Lancer une entreprise à 18 ans est un défi colossal. Heikua a beau s’en douter, la réalité le frappe tout de même. « Je ne m’attendais pas à tout ce qui allait me tomber dessus, reconnaît-il. Je m’inscris au SEFI pour la première fois. Ils se disent : ‘Le gars, il a 18 ans, il veut ouvrir une entreprise, c’est peu commun’. Ils étaient un peu sur leur garde. Mais une fois que j’avais tout expliqué, tout mis à plat, etc., le contact est bien passé« , se souvient-il.

Soutenu par son père, lui-même entrepreneur, il monte un dossier pour obtenir l’ICRA – aide à la création d’entreprise – et crée sa SARL. Grâce à des investisseurs, il réunit environ 2 millions de francs et décroche des subventions supplémentaires, notamment 90 000 francs par mois pendant deux ans. Un boulot à part entière qui lui prendra de longs mois, faits de persévérance et de doutes. Par chance, il peut prendre une place dans le garage de ses proches, alors que trouver un local à un prix décent est devenu quasiment impossible.

Autre difficulté : l’approvisionnement en pièces, alors qu’il commence avec « juste une caisse à outils« . Pour offrir une alternative à la commande en ligne, il contacte des fournisseurs métropolitains et va à leur rencontre, en décembre dernier.

Le coup de pouce TikTok

Il utilise également à bon escient les réseaux sociaux pour sa communication. Déjà actif et suivi sur TikTok depuis plusieurs années, il s’en sert pour promouvoir son garage : une vidéo introductive pour se présenter, et quelques tutoriels pour nourrir son feed. « Ça a bien marché dès le début, assure-t-il. Ça m’a apporté mon premier client, mais aussi des opportunités professionnelles. Un vendeur de scooters est entré en contact avec moi pour gérer mon service après-vente« .

Il parvient à toucher une clientèle plus jeune, curieuse de découvrir son approche moderne de la mécanique. Ses conseils aiguisent la curiosité de sa communauté, friande de personnalisation. « Il y a un vrai intérêt pour la mécanique ici, mais beaucoup n’avaient pas de point de repère fiable jusqu’à présent« , souligne-t-il.

@tahiti.help.them

pose d’une variation sport pour un client sur son PCX V5🏍️⚡️ #tahiti #pcx #fyp #nmax #mecanic #pourtoi

♬ son original – Tahiti Help Them

Installé temporairement sur la Mission en attendant son local définitif à Faa’a, Heikua ne manque pas d’ambition. Il prévoit d’affiner son expertise aux motos électriques et aux modèles deux-temps, tout en consolidant sa clientèle. « L’avenir est dans les véhicules électriques. Si je peux être un des premiers à proposer une vraie expertise sur ce type de motos, ce serait un énorme atout« , confie-t-il.
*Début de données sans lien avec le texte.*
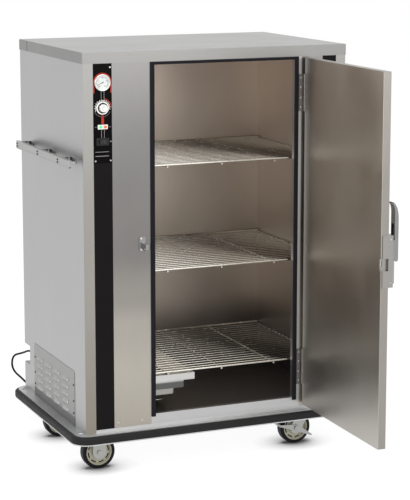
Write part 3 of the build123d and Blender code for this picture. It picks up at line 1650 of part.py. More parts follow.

Il songe aussi à développer un réseau de garages partenaires dans les îles, pour répondre à la demande grandissante hors de Tahiti. « Beaucoup de jeunes des archipels veulent customiser leurs scooters ou simplement les entretenir correctement, mais ils n’ont pas toujours accès aux pièces ou aux bonnes compétences. Je veux changer ça« .

Son message aux jeunes Polynésiens qui hésitent à lancer leur business ? « N’écoutez pas ceux qui vous freinent. On m’a dit que j’étais trop jeune, que je n’avais pas l’expérience, que je devais avoir un diplôme. Mais si vous êtes sûr de votre projet, foncez« , lance-t-il. Pour lui, entreprendre jeune est un atout. « J’ai l’énergie, j’ai le temps d’apprendre et de me tromper. Et surtout, je fais ce que j’aime. Aujourd’hui, je vis de ma passion. Et j’aime ça« , conclut-il.